▸ Exercise description:
Quote every line below exactly as it reads.
>> begin
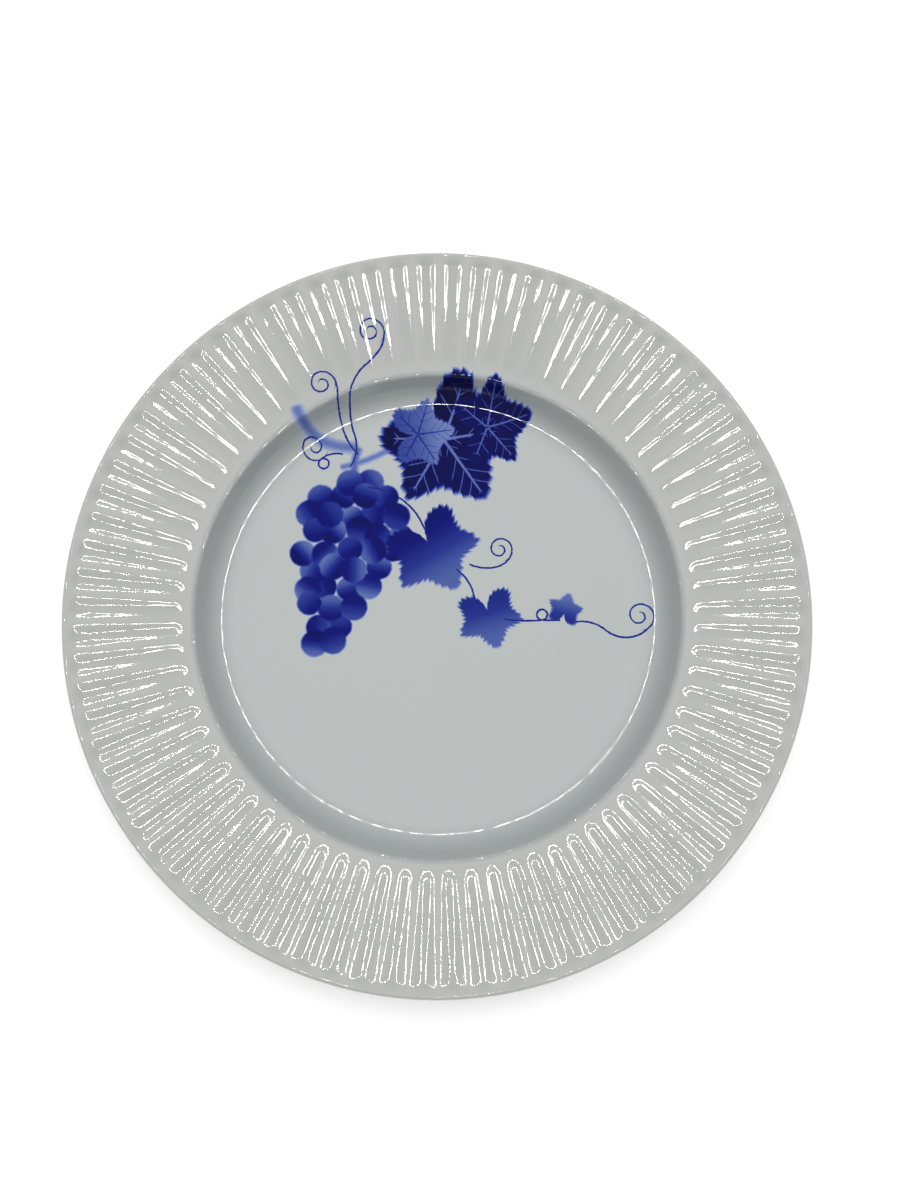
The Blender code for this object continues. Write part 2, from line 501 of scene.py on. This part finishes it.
leaf_group, given, result = start_group(
    "vine_leaf",
    [("Sheet", "vector", None), ("Centre", "vector", None), ("Turn", "value", 0.0),
     ("Size", "value", 20.0), ("Pale", "value", 0.4), ("Deep", "value", 0.8), ("Vein Ink", "value", 0.5),
     ("Vein Strength", "value", 0.0), ("Softness", "value", 0.04), ("Toothing", "value", 0.055)],
    [("Sheet", "vector")])
reach, along_leaf, across_leaf = local_place(
    leaf_group, given["Sheet"], given["Centre"], given["Turn"], given["Size"])
across_leaf = work_out(leaf_group, "ABSOLUTE", across_leaf)
from_tip = work_out(leaf_group, "DIVIDE", work_out(leaf_group, "ARCTAN2", across_leaf, along_leaf), pi)
outline = leaf_group.nodes.new("ShaderNodeFloatCurve")
join(leaf_group, from_tip, outline.inputs["Value"])
# Half the leaf's edge, from its tip at 0 past its side lobes to the notch at the stem at 1.
leaf_edge = [(0.0, 1.0), (0.05, 0.88), (0.13, 0.74), (0.20, 0.66), (0.27, 0.74), (0.36, 0.95),
             (0.42, 0.84), (0.51, 0.67), (0.59, 0.70), (0.70, 0.84),
             (0.79, 0.74), (0.88, 0.52), (0.96, 0.22), (1.0, 0.08)]
curve = outline.mapping.curves[0]
for index, (turn, radius) in enumerate(leaf_edge):
    if index == 0:
        curve.points[0].location = (turn, radius)
    elif index == len(leaf_edge) - 1:
        curve.points[-1].location = (turn, radius)
    else:
        curve.points.new(turn, radius)
for point in curve.points:
    if point.location[0] in (0.0, 1.0) or abs(point.location[0] - 0.36) < 0.001:
        point.handle_type = "VECTOR"
outline.mapping.update()
tooth = work_out(leaf_group, "FRACT", work_out(leaf_group, "MULTIPLY", from_tip, 21.0))
tooth = work_out(leaf_group, "MULTIPLY", work_out(leaf_group, "SUBTRACT", tooth, 0.5), given["Toothing"])
edge = work_out(leaf_group, "ADD", outline.outputs[0], tooth)
gap = work_out(leaf_group, "SUBTRACT", edge, reach)
outside = work_out(leaf_group, "MULTIPLY", given["Softness"], -1.0)
inside = soften(leaf_group, gap, outside, given["Softness"])
tone = blend(leaf_group, soften(leaf_group, along_leaf, -0.5, 0.85), given["Deep"], given["Pale"])
veins = 0.0
leaf_veins = [(0.0, 0.92, 5.0), (0.36 * pi, 0.84, 4.0), (0.70 * pi, 0.70, 3.0)]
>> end
▸ Output:
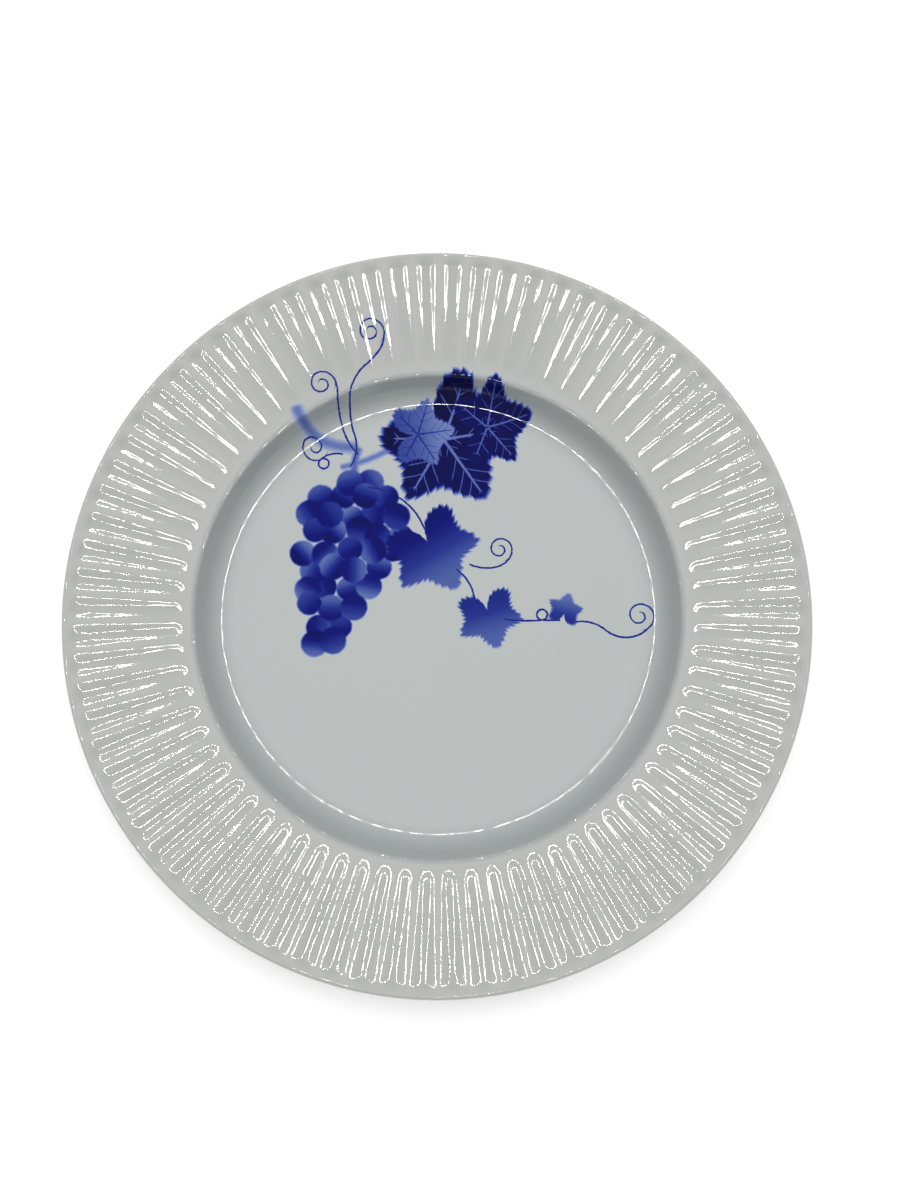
The Blender code for this object continues. Write part 2, from line 501 of scene.py on. This part finishes it.
leaf_group, given, result = start_group(
    "vine_leaf",
    [("Sheet", "vector", None), ("Centre", "vector", None), ("Turn", "value", 0.0),
     ("Size", "value", 20.0), ("Pale", "value", 0.4), ("Deep", "value", 0.8), ("Vein Ink", "value", 0.5),
     ("Vein Strength", "value", 0.0), ("Softness", "value", 0.04), ("Toothing", "value", 0.055)],
    [("Sheet", "vector")])
reach, along_leaf, across_leaf = local_place(
    leaf_group, given["Sheet"], given["Centre"], given["Turn"], given["Size"])
across_leaf = work_out(leaf_group, "ABSOLUTE", across_leaf)
from_tip = work_out(leaf_group, "DIVIDE", work_out(leaf_group, "ARCTAN2", across_leaf, along_leaf), pi)
outline = leaf_group.nodes.new("ShaderNodeFloatCurve")
join(leaf_group, from_tip, outline.inputs["Value"])
# Half the leaf's edge, from its tip at 0 past its side lobes to the notch at the stem at 1.
leaf_edge = [(0.0, 1.0), (0.05, 0.88), (0.13, 0.74), (0.20, 0.66), (0.27, 0.74), (0.36, 0.95),
             (0.42, 0.84), (0.51, 0.67), (0.59, 0.70), (0.70, 0.84),
             (0.79, 0.74), (0.88, 0.52), (0.96, 0.22), (1.0, 0.08)]
curve = outline.mapping.curves[0]
for index, (turn, radius) in enumerate(leaf_edge):
    if index == 0:
        curve.points[0].location = (turn, radius)
    elif index == len(leaf_edge) - 1:
        curve.points[-1].location = (turn, radius)
    else:
        curve.points.new(turn, radius)
for point in curve.points:
    if point.location[0] in (0.0, 1.0) or abs(point.location[0] - 0.36) < 0.001:
        point.handle_type = "VECTOR"
outline.mapping.update()
tooth = work_out(leaf_group, "FRACT", work_out(leaf_group, "MULTIPLY", from_tip, 21.0))
tooth = work_out(leaf_group, "MULTIPLY", work_out(leaf_group, "SUBTRACT", tooth, 0.5), given["Toothing"])
edge = work_out(leaf_group, "ADD", outline.outputs[0], tooth)
gap = work_out(leaf_group, "SUBTRACT", edge, reach)
outside = work_out(leaf_group, "MULTIPLY", given["Softness"], -1.0)
inside = soften(leaf_group, gap, outside, given["Softness"])
tone = blend(leaf_group, soften(leaf_group, along_leaf, -0.5, 0.85), given["Deep"], given["Pale"])
veins = 0.0
leaf_veins = [(0.0, 0.92, 5.0), (0.36 * pi, 0.84, 4.0), (0.70 * pi, 0.70, 3.0)]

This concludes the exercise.